* [Task requirements] Reproduce the lines from the one bearing "place * door_handle)" through the one bearing "bpy.data.objects.remove(obj)", inclusive. Copy them exactly; include no other line.

>> BEGIN Data entries

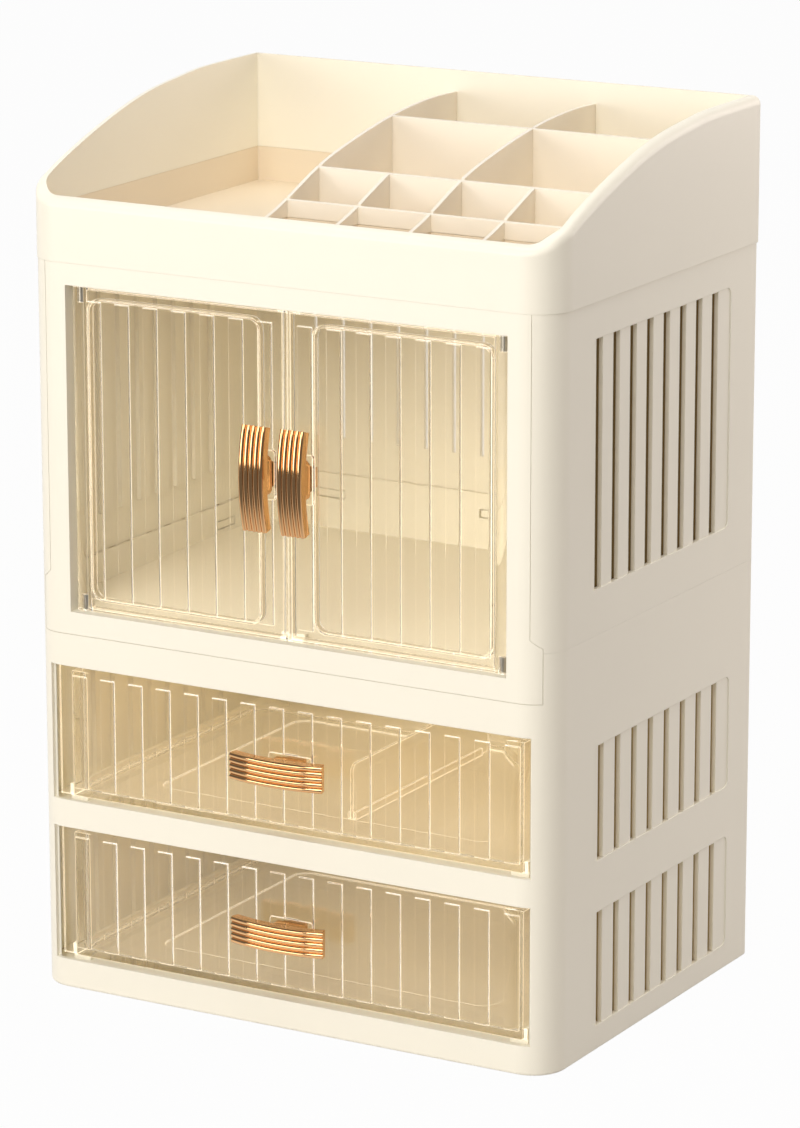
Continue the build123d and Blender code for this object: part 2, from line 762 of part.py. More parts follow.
def make_divider_grid():
    """Upper divider grid whose top follows the rim in a rising curve."""
    low = pan_top + grid_gap
    points = [(front + grid_front, low + grid_front_height)]
    points += [(front + y, pan_top + z) for y, z in grid_points]
    points.append((-front, pan_top + grid_back_height))
    curve = Spline(*points)
    base = low - 1
    rest = Polyline(points[-1], (-front, base), (points[0][0], base), points[0])
    face = Plane.YZ * make_face(Wire(curve.edges() + rest.edges()))
    plates = grid_walls(low, tray_top, front + grid_front, -grid_gap)
    grid = plates[0].fuse(*plates[1:]) & extrude(face, half_case, both=True)
    tops = dict(grid_points)
    for y in cross_walls:
        y_span = (front + y - divider, front + y + divider)
        grid -= block(-half_case, half_case, *y_span, pan_top + tops[y], tray_top)
    return grid


def save(name, solid):
    solid.label = name
    export_step(solid, f"parts/{name}.step")


def main():
    """Build every piece in its place and write one file for each."""
    save("drawer_case", make_drawer_case())
    save("cabinet_shell", make_cabinet_shell())
    save("cabinet_front_frame", make_front_frame())
    save("tray_surround", make_tray_surround())
    save("tray_pan", make_tray_pan())
    save("divider_grid", make_divider_grid())
    right_door = make_door()
    save("right_door", right_door)
    save("left_door", mirror(right_door, Plane.YZ))
    save("left_hinge_pins", make_hinge_pins(-1))
    save("right_hinge_pins", make_hinge_pins(1))
    save("door_catch_top", make_catch(True))
    save("door_catch_bottom", make_catch(False))
    for level, name in enumerate(("lower_drawer", "upper_drawer")):
        drawer = make_drawer(level)
        if level == drawer_count - 1:
            for rail in make_partition_rails():
                drawer += rail
        save(name, drawer)
    save("drawer_partition", make_partition())
    save_handles()


def save_handles():
    """Four handles with their clips, standing on the doors and lying on the drawers."""
    door_seat = door_plate_front - pad_rise
    drawer_seat = drawer_plate_front - pad_rise
    door_handle = Rot(0, 90, 0) * make_handle(door_seat, door_plate_back)
    door_clip = Rot(0, 90, 0) * make_clip(door_plate_back)
    for side, name in ((-1, "left_door"), (1, "right_door")):
        place = Pos(side * door_handle_place, 0, cabinet_floor + door_handle_height)
        save(f"{name}_handle", place * door_handle)
        save(f"{name}_handle_clip", place * door_clip)
    drawer_handle = make_handle(drawer_seat, drawer_plate_back)
    drawer_clip = make_clip(drawer_plate_back)
    for level, name in enumerate(("lower_drawer", "upper_drawer")):
        place = Pos(0, 0, sill_z(level) + drawer_handle_height)
        save(f"{name}_handle", place * drawer_handle)
        save(f"{name}_handle_clip", place * drawer_clip)


main()
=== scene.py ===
"""Looks of a makeup organizer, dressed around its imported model.

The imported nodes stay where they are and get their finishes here. The pull handles are built again
with a finer ribbed bar. All lengths are in metres, in the model's own frame: +Z up, -Y to the front.
"""

import logging
import math
from dataclasses import dataclass, field
from enum import Enum

import bmesh
import bpy
from mathutils import Matrix, Vector


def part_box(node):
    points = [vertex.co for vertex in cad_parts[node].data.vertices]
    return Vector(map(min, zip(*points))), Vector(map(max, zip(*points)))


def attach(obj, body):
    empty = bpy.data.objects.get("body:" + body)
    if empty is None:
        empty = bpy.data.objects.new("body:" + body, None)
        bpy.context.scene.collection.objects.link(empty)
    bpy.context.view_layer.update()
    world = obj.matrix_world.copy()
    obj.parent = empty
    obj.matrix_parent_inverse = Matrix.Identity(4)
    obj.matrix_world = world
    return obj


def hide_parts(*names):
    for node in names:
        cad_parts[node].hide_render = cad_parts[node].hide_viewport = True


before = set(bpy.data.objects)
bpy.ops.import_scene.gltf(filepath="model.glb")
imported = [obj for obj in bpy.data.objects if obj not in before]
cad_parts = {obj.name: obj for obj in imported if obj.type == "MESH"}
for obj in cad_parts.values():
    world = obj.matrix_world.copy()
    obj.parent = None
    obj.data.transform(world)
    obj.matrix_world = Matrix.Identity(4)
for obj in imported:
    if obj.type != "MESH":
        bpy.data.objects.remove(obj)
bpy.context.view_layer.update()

Colour = tuple[float, float, float]
Point = tuple[float, float, float]

log = logging.getLogger("organizer")


def srgb(red: int, green: int, blue: int) -> Colour:
    """Linear colour of a screen colour given in steps of 255.

    Args:
        red: Red, 0 to 255.
        green: Green, 0 to 255.
        blue: Blue, 0 to 255.

    Returns:
        The three linear values.
    """
    def linear(step: int) -> float:
        """One channel, made linear."""
        share = step / 255
        return share / 12.92 if share <= 0.04045 else ((share + 0.055) / 1.055) ** 2.4

    return linear(red), linear(green), linear(blue)


class Wiring:
    """Adds nodes to one tree and joins their sockets."""

    def __init__(self, tree: bpy.types.NodeTree) -> None:
        """Keeps the tree that the nodes go into."""
        self.tree = tree

    def node(self, kind: str, **settings: object) -> bpy.types.Node:
        """Adds a node.

        Args:
            kind: Blender's name of the node type.
            settings: Properties to set on it.

        Returns:
            The new node.
        """
        made = self.tree.nodes.new(kind)
        for name, value in settings.items():
            setattr(made, name, value)
        return made

    def feed(self, target: bpy.types.NodeSocket, value: object) -> None:
        """Joins a socket to the target, or writes a plain value on it.

        Args:
            target: Input socket.
            value: An output socket, a number or a tuple.
        """
        if isinstance(value, bpy.types.NodeSocket):
            self.tree.links.new(value, target)
        else:
            target.default_value = value

    def maths(self, operation: str, *values: object) -> bpy.types.NodeSocket:
        """One step of arithmetic.

        Args:
            operation: Blender's name of the operation.
            values: Sockets or numbers, in order.

        Returns:
            The result's socket.
        """
        step = self.node("ShaderNodeMath", operation=operation)
        for place, value in enumerate(values):
            self.feed(step.inputs[place], value)
        return step.outputs[0]

    def ramp(self, value: object, start: object, end: object, first: float,
             last: float) -> bpy.types.NodeSocket:
        """Soft change from one level to another while a value goes from start to end.

        Args:
            value: Socket that drives the change.
            start: Value or socket at which the change starts.
            end: Value or socket at which it ends.
            first: Level before the start.
            last: Level after the end.

        Returns:
            The level's socket.
        """
        step = self.node("ShaderNodeMapRange", interpolation_type="SMOOTHSTEP")
        inputs = {"Value": value, "From Min": start, "From Max": end, "To Min": first, "To Max": last}
        for name, given in inputs.items():
            self.feed(step.inputs[name], given)
        return step.outputs[0]

    def bump(self, height: bpy.types.NodeSocket, strength: float) -> bpy.types.Node:
        """Bump from a height in metres.

        Args:
            height: Socket of the height.
            strength: Share of the height that shows.

        Returns:
            The bump node.
        """
        step = self.node("ShaderNodeBump")
        self.feed(step.inputs["Strength"], strength)
        self.feed(step.inputs["Distance"], 1.0)
        self.feed(step.inputs["Height"], height)
        return step


def group_socket(tree: bpy.types.NodeTree, name: str, kind: str,
                 is_input: bool = True) -> bpy.types.NodeTreeInterfaceSocket:
    """Adds a named socket to a node group.

    Args:
        tree: The group's tree.
        name: Name of the socket.
        kind: Short type, such as Float or Color.
        is_input: True for an input.

    Returns:
        The interface socket.
    """
    way = "INPUT" if is_input else "OUTPUT"
    return tree.interface.new_socket(name, in_out=way, socket_type=f"NodeSocket{kind}")


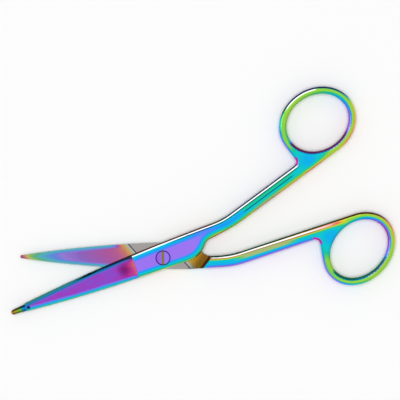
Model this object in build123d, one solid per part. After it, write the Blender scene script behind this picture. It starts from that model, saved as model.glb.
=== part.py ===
"""Angled bandage scissors, 140 mm long when closed: two forged steel halves on one slotted pivot screw.

Row frame: the scissors lie flat, +Z is up and out of the screw's head, +X runs from the blade tips to the
finger rings along the rear half's joint, and the origin is on the pivot axis at the level they lie on.

Both halves are drawn the same way, in a half frame: X from the pivot towards the ring, Y towards the outer
edge of the handle, Z from the face on which the halves slide to the outside. The front half keeps that frame
and is turned open about the pivot. The rear half is turned over about X.
"""

import os
from dataclasses import dataclass
from math import acos, asin, atan2, cos, degrees, hypot, pi, radians, sin, tan

from build123d import *

# Pose and joint
REST_OPENING = 18.9  # degrees between the halves' joint axes as they lie
LAP = 2.4  # thickness of each half at the joint
LAP_CLEARANCE = 0.02  # between the two sliding faces

# Thickness along each half, above the sliding face
TAPER_START = 17.0  # from here to the ring the handle gets thinner
TAPER_END = 82.0
RING_THICKNESS = 2.1  # half of the ring's height
CREST = -10.1  # where the ground blade face meets the full thickness
RAMP_END = -15.5
BLADE_ROOT_THICKNESS = 1.7
BLADE_TIP_THICKNESS = 1.1
EDGE_LAND = 0.2  # what is left of the thickness at the cutting edge
CUTTING_BEVEL = 30.0  # degrees from upright
SPINE_BEVEL = 38.0
HANDLE_ROUNDING = 1.15  # on the handle's, ring's and joint's long edges
BLADE_SPLIT = -17.0  # the blade is made apart from the joint and handle, and joined here

# Shoulder where the half-thick joint becomes the full-thick handle
SHOULDER_SLOPE = 53.0
SHOULDER_ROOT = 0.4  # radius at its foot

# Pivot screw
HEAD_RADIUS = 2.45
HEAD_HEIGHT = 1.3
SHANK_RADIUS = 1.7
THREAD_RADIUS = 1.35
SCREW_CLEARANCE = 0.05
RIM_CHAMFER = 0.15
SLOT_WIDTH = 0.85
SLOT_DEPTH = 0.7
SLOT_FROM_Y = 2.0  # degrees that the slot stands off the row's Y axis
PEEN_RADIUS = 1.85
PEEN_DEPTH = 0.5

# For cutting and selecting shapes
REACH = 100.0  # further from the pivot than any part of a half
NEAR = 0.01  # two places closer than this are the same

# Probe nose at the end of the front blade: a tapered pin with round ends
NOSE_ROOT_RADIUS = 1.3
NOSE_END_RADIUS = 0.88
NOSE_LENGTH = 4.75  # between the centres of the round ends
NOSE_PLACE = (-50.7, -0.88, 0.3)
NOSE_TURN = 2.0  # degrees


@dataclass
class Half:
    """Plan shape of one half in its half frame, in mm."""

    cutting_tip: tuple
    cutting_middle: tuple
    cutting_root: tuple
    spine_tip: tuple
    spine_middle: tuple
    spine_root: tuple
    tip: tuple  # middle of the rounded end, or None where a nose covers it
    outer_bends: list  # (x, y, radius) of the handle's outer edge, up to the notch beside the ring
    inner_bends: list  # (x, y, radius) of the inner edge, from the handle's bend back to the heel
    inner_heading: float  # degrees, of the straight inner edge that runs into the ring
    ring_centre: tuple
    ring_opening: tuple  # half lengths of the oval opening
    ring_outside: tuple
    ring_turn: float  # degrees from X to the oval's long axis
    shoulder: tuple  # a point on the shoulder's slope
    shoulder_corner: tuple  # where the slope turns along Y


FRONT = Half(
    cutting_tip=(-50.9, 0.62),
    cutting_middle=(-20.9, 3.82),
    cutting_root=(14.0, 5.80),
    spine_tip=(-50.9, -2.27),
    spine_middle=(-31.0, -3.45),
    spine_root=(-14.0, -3.84),
    tip=None,
    outer_bends=[(23.9, 6.1, 25.0), (55.3, 16.05, 1.8)],
    inner_bends=[(27.0, 2.25, 50.0), (16.4, 0.75, 3.7), (12.4, -3.84, 8.7)],
    inner_heading=17.7,
    ring_centre=(66.3, 27.2),
    ring_opening=(11.3, 9.5),
    ring_outside=(14.0, 12.05),
    ring_turn=13.6,
    shoulder=(14.9, 2.7),
    shoulder_corner=(16.7, 0.5),
)
REAR = Half(
    cutting_tip=(-49.2, 0.15),
    cutting_middle=(-24.4, 2.85),
    cutting_root=(3.0, 3.90),
    spine_tip=(-49.05, -0.95),
    spine_middle=(-24.4, -3.94),
    spine_root=(0.0, -5.35),
    tip=(-49.85, -0.38),
    outer_bends=[(9.0, 3.9, 30.0), (25.0, 2.98, 30.0), (54.5, -6.95, 1.8)],
    inner_bends=[(22.8, -0.85, 32.0), (15.0, -0.7, 3.7), (10.6, -5.42, 9.4)],
    inner_heading=-17.65,
    ring_centre=(68.4, -3.25),
    ring_opening=(11.25, 8.8),
    ring_outside=(14.0, 11.4),
    ring_turn=-46.3,
    shoulder=(15.25, 2.2),
    shoulder_corner=(16.6, 0.3),
)


def turned(x, y, angle):
    """The plan vector (x, y) turned about Z by an angle in degrees."""
    a = radians(angle)
    return x * cos(a) - y * sin(a), x * sin(a) + y * cos(a)


def ring_point(half, semi, angle):
    """A point of the oval at a parameter angle in radians."""
    dx, dy = turned(semi[0] * cos(angle), semi[1] * sin(angle), half.ring_turn)
    return half.ring_centre[0] + dx, half.ring_centre[1] + dy


def touching_heading(half, heading):
    """Parameter angle at which a line with that heading touches the ring's outside, the ring on its left."""
    nx, ny = turned(0.0, -1.0, heading - half.ring_turn)
    a, b = half.ring_outside
    return atan2(b * ny, a * nx)


def touching_from(half, point):
    """Parameter angle at which a line from the notch touches the ring's outside."""
    a, b = half.ring_outside
    x, y = turned(point[0] - half.ring_centre[0], point[1] - half.ring_centre[1], -half.ring_turn)
    return atan2(y / b, x / a) - acos(1 / hypot(x / a, y / b))


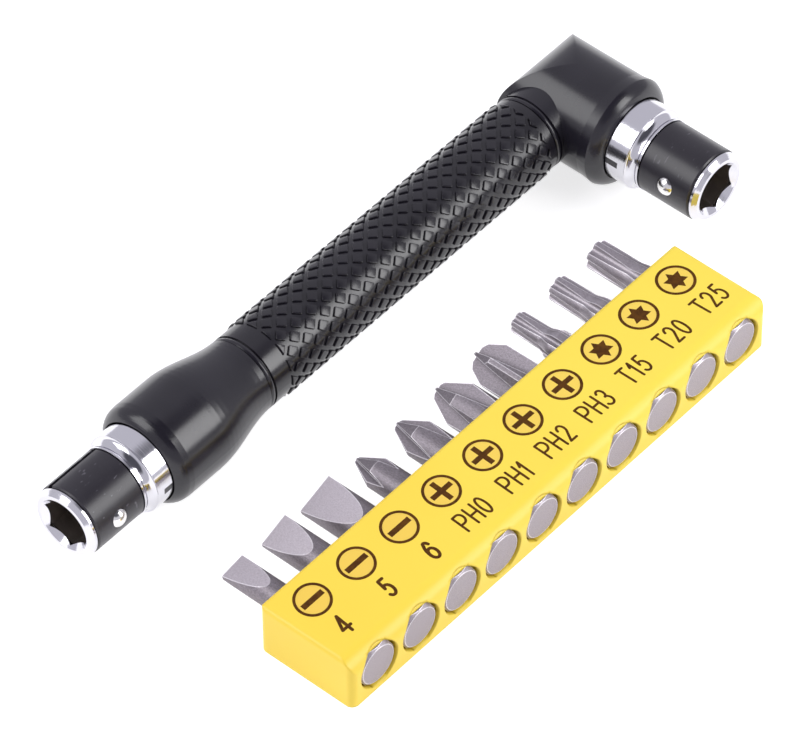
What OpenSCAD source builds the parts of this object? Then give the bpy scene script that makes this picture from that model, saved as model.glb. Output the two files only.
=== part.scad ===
// Offset screwdriver set: an L-shaped hand driver with a ball-detent bit socket at
// each end, and a rack that holds ten 25 mm insert bits.
// The driver lies on its side. Its handle runs along X and its head arm points to -Y.
// Z is up, z = 0 is the surface that the set stands on, and the origin is the middle
// of the set's footprint.

/* [Driver] */
// Distance from the head axis to the mouth of the end socket
handle_reach = 101.3; // [90:0.1:140]
// Distance from the handle axis to the mouth of the head socket
head_reach = 26.3; // [26.2:0.1:34]
// Bend radius of the core bar, on its centre line
bend_r = 5.5; // [4.5:0.1:5.5]
// Width across flats of the hexagonal core bar
bar_af = 5; // [4:0.1:5.4]
// Length of the core bar inside a socket
bar_grip_len = 7; // [4:0.1:7]

/* [Head housing] */
// Radius of the barrel round the head axis
barrel_r = 7.9; // [7.8:0.05:9]
// Height of the slight lip at the open end of the barrel
barrel_lip = 0.2; // [0.05:0.05:0.3]
// Length over which the barrel rises to the lip
barrel_lip_len = 1.6; // [1:0.1:8]
// Distance that the rounded back of the head stands behind the handle axis
barrel_back = 6.25; // [6:0.05:7]
// Radius of the sleeve collar that meets the grip
collar_r = 5.78; // [5.6:0.02:6.4]
// Distance that the sleeve collar stands out of the barrel
collar_out = 0.25; // [0.2:0.05:2]

/* [Housing rims] */
// Distance from the head socket's mouth back to the arris of its housing
head_rim_back = 16.7; // [16:0.05:17.5]
// Distance from the end socket's mouth back to the arris of its housing
end_rim_back = 16; // [15.8:0.05:17.5]
// Radius of the rounded nose in front of the arris
rim_round = 2.5; // [2.2:0.1:3.2]
// Angle by which the nose turns in at the arris
rim_crease = 15; // [0:1:25]
// Radius of the relief round the socket
relief_r = 6.25; // [6.2:0.05:6.6]
// Distance from a socket mouth back to the floor of the relief
relief_back = 15.8; // [15.2:0.1:16.2]

/* [End housing] */
// Radius of the widest part of the end housing
flare_r = 7.62; // [7.4:0.02:8]
// Distance from the taper forward to the arris of the nose
flare_len = 6.9; // [3:0.05:8]
// Radius that the end housing loses just behind the arris
flare_drop = 0.12; // [0:0.02:0.3]
// Length over which it loses that radius
flare_drop_len = 0.9; // [0.4:0.1:2]
// Length of the curved taper, down to its smallest radius
taper_len = 11.6; // [8:0.1:16]
// Radius at the small end of the taper
taper_end_r = 5.74; // [5.4:0.02:6]

/* [Grip] */
// Radius of the grip between the raised pads
grip_r = 5.74; // [5.6:0.02:6]
// Radius of the bead at the neck of each housing
bead_r = 5.75; // [5.65:0.01:6]
// Width of the bead
bead_len = 0.7; // [0.4:0.05:1]
// Height by which the bead is rounded
bead_round = 0.1; // [0.05:0.01:0.2]
// Width of the fine groove behind the bead
bead_groove_w = 0.15; // [0.1:0.05:0.4]
// Radius at the bottom of the grooves at both ends of the grip
groove_r = 5.5; // [5.2:0.05:5.55]
// Width of the groove between a bead and the grip
groove_w = 0.25; // [0.15:0.05:1]

/* [Socket] */
// Width across flats of the bit bore
bore_af = 6.48; // [6.36:0.01:6.5]
// Depth of the bit bore
bore_depth = 12; // [9:0.1:12.5]
// Radius of the countersink at the mouth
mouth_r = 4.05; // [3.8:0.05:4.2]
// Radius of the rim that stops the spring clip
stop_r = 5.2; // [5.15:0.01:5.3]
// Size of the bevel on that rim
stop_bevel = 0.58; // [0.3:0.02:0.6]
// Length of that rim
stop_len = 0.9; // [0.7:0.05:1.1]
// Upward turn of a flat of the end socket's bore from the -Y side
end_bore_turn = 11; // [-15:1:20]
// Upward turn of a flat of the head socket's bore from the -X side
head_bore_turn = -1; // [-15:1:20]
// Radius of the seat under the spring clip
seat_r = 4.5; // [4.4:0.02:4.6]
// Length of the seat under the spring clip
seat_len = 8.9; // [8:0.1:9.5]
// Radius of the thin ring behind the clip
ring_r = 5.38; // [5.2:0.02:5.6]
// Width of the thin ring
ring_w = 0.3; // [0.2:0.05:0.5]
// Radius at the bottom of the small groove behind the ring
ring_groove_r = 5; // [4.8:0.05:5.1]
// Width of the small groove behind the ring
ring_groove_w = 0.25; // [0.15:0.05:0.4]
// Radius of the neck where the fillet to the collar starts
neck_r = 5.3; // [5.1:0.05:5.5]
// Length of the fillet from the neck to the collar
neck_len = 1.25; // [0.8:0.05:1.6]
// Radius of the collar that the housing holds
socket_r = 6.06; // [5.8:0.02:6.2]
// Distance from the mouth to the back of the collar
collar_back = 18.5; // [17.5:0.1:18.8]
// Radius of the tail behind the collar
tail_r = 4.4; // [4:0.05:4.8]
// Distance from the mouth to the back of the tail
socket_len = 20.5; // [19.5:0.1:20.6]

/* [Ball detent] */
// Radius of the detent ball
ball_r = 1.6; // [1.4:0.02:1.7]
// Distance from the socket axis to the ball at rest
ball_out = 4.25; // [4.1:0.01:4.4]
// Distance from the mouth back to the ball
ball_back = 5.2; // [4:0.1:6]
// Outer radius of the spring clip
clip_r = 5.3; // [5.2:0.02:5.4]
// Gap between the mouth's rim and the spring clip
clip_back_off = 0.25; // [0.1:0.05:0.4]
// Width of the slit in the spring clip
slit_w = 0.9; // [0.5:0.1:1.5]
// Angle from the ball to the slit
slit_turn = 120; // [90:1:180]
// Upward turn of the end socket's ball from the -Y side
end_ball_turn = 8; // [0:1:20]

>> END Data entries

* [Completed exercise]
        save(f"{name}_handle", place * door_handle)
        save(f"{name}_handle_clip", place * door_clip)
    drawer_handle = make_handle(drawer_seat, drawer_plate_back)
    drawer_clip = make_clip(drawer_plate_back)
    for level, name in enumerate(("lower_drawer", "upper_drawer")):
        place = Pos(0, 0, sill_z(level) + drawer_handle_height)
        save(f"{name}_handle", place * drawer_handle)
        save(f"{name}_handle_clip", place * drawer_clip)


main()
=== scene.py ===
"""Looks of a makeup organizer, dressed around its imported model.

The imported nodes stay where they are and get their finishes here. The pull handles are built again
with a finer ribbed bar. All lengths are in metres, in the model's own frame: +Z up, -Y to the front.
"""

import logging
import math
from dataclasses import dataclass, field
from enum import Enum

import bmesh
import bpy
from mathutils import Matrix, Vector


def part_box(node):
    points = [vertex.co for vertex in cad_parts[node].data.vertices]
    return Vector(map(min, zip(*points))), Vector(map(max, zip(*points)))


def attach(obj, body):
    empty = bpy.data.objects.get("body:" + body)
    if empty is None:
        empty = bpy.data.objects.new("body:" + body, None)
        bpy.context.scene.collection.objects.link(empty)
    bpy.context.view_layer.update()
    world = obj.matrix_world.copy()
    obj.parent = empty
    obj.matrix_parent_inverse = Matrix.Identity(4)
    obj.matrix_world = world
    return obj


def hide_parts(*names):
    for node in names:
        cad_parts[node].hide_render = cad_parts[node].hide_viewport = True


before = set(bpy.data.objects)
bpy.ops.import_scene.gltf(filepath="model.glb")
imported = [obj for obj in bpy.data.objects if obj not in before]
cad_parts = {obj.name: obj for obj in imported if obj.type == "MESH"}
for obj in cad_parts.values():
    world = obj.matrix_world.copy()
    obj.parent = None
    obj.data.transform(world)
    obj.matrix_world = Matrix.Identity(4)
for obj in imported:
    if obj.type != "MESH":
        bpy.data.objects.remove(obj)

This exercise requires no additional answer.